Beyond support for the right to death with dignity as a concept, majorities also want this right for themselves. Pew found a majority (57%) saying they would personally tell their doctor "to stop treatment so they could die" if were terminally ill and in pain.
Support for death-with-dignity laws around the country
Majorities around the country support the death-with-dignity laws debated in each state. Polls in Hawaii (of doctors), California, Montana, New Jersey, Connecticut, and Vermont (where death-with-dignity became legal without much fanfare) show consistent, clear support. Note in these polls the question wording more closely tracks the actual bills under discussion, which are quote narrowly proscribed: allowing doctors, upon request, to provide life-ending prescriptions for terminally ill, mentally competent patients to self-administer.
The narrow defeat of Massachusetts's death-with-dignity measure in 2012 teaches us an additional lesson. Opponents of the measure outspent supporters 5-to-1 in the final weeks, and with far slicker ads.

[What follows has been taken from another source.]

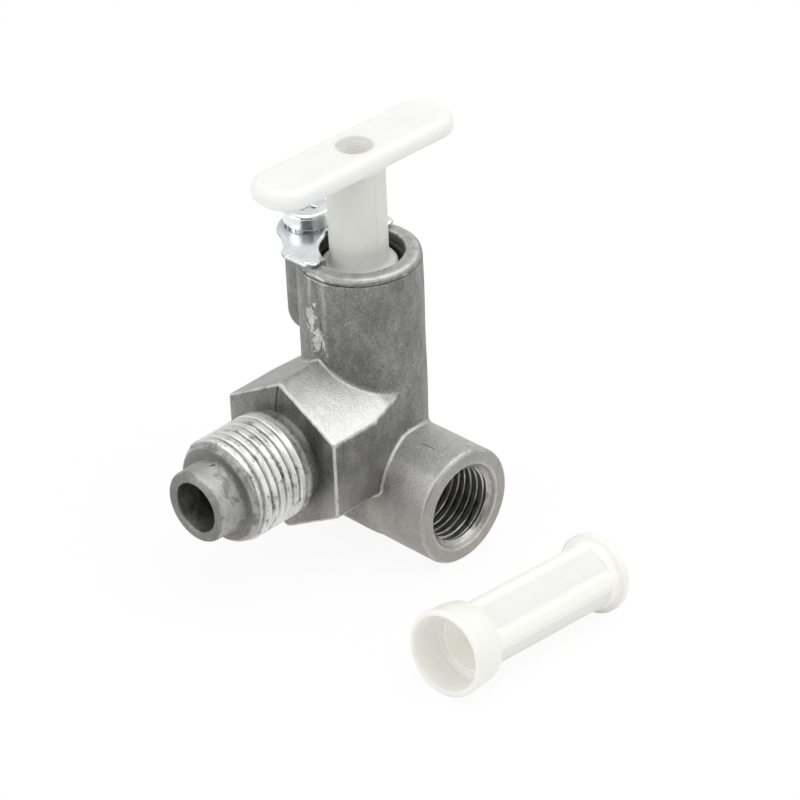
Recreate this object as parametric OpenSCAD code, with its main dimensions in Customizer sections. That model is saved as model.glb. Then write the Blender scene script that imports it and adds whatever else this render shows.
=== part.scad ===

And even in heavily Catholic Massachusetts, as the New York Times reports, the controversy was in the details--requiring patients to consult a psychiatrist in some but not all cases, or to notify their families in advance of their decision. The controversy was not in the core value itself, which consistently enjoyed majority support in public statewide polling. Changes in the bill language--and supporters' campaign tactics--could likely yield a very different outcome next time.
Almost like requiring background checks for gun purchases, or allowing the use of birth control, death with dignity is an issue with consistent majority support that somehow endures being described as "controversial." And with all three issues, a vocal minority has been given a disproportionately outsized platform.
So perhaps given the Massachusetts measure, or other wedge issue debates, state legislators around the country feel the safer move is to simply do nothing. But far from safe, this course puts so many in daily anguish, as patients and their families struggle with physical and emotional depletion. And like another universal family issue--child care--the absence of a strong national policy conversation makes these struggles solitary. What could unify us, in fact isolates us.
Courageous Brittany Maynard has started to bring people together. Her website has attracted 3.5 million unique visitors, and over 300,000 people have signed an online card to wish her well. On November 1, she plans to end her life. She has said: "I won't live to see the death-with-dignity movement reach critical mass, but I call on you to carry it forward." I hope legislators and political groups gather their own courage and heed her call.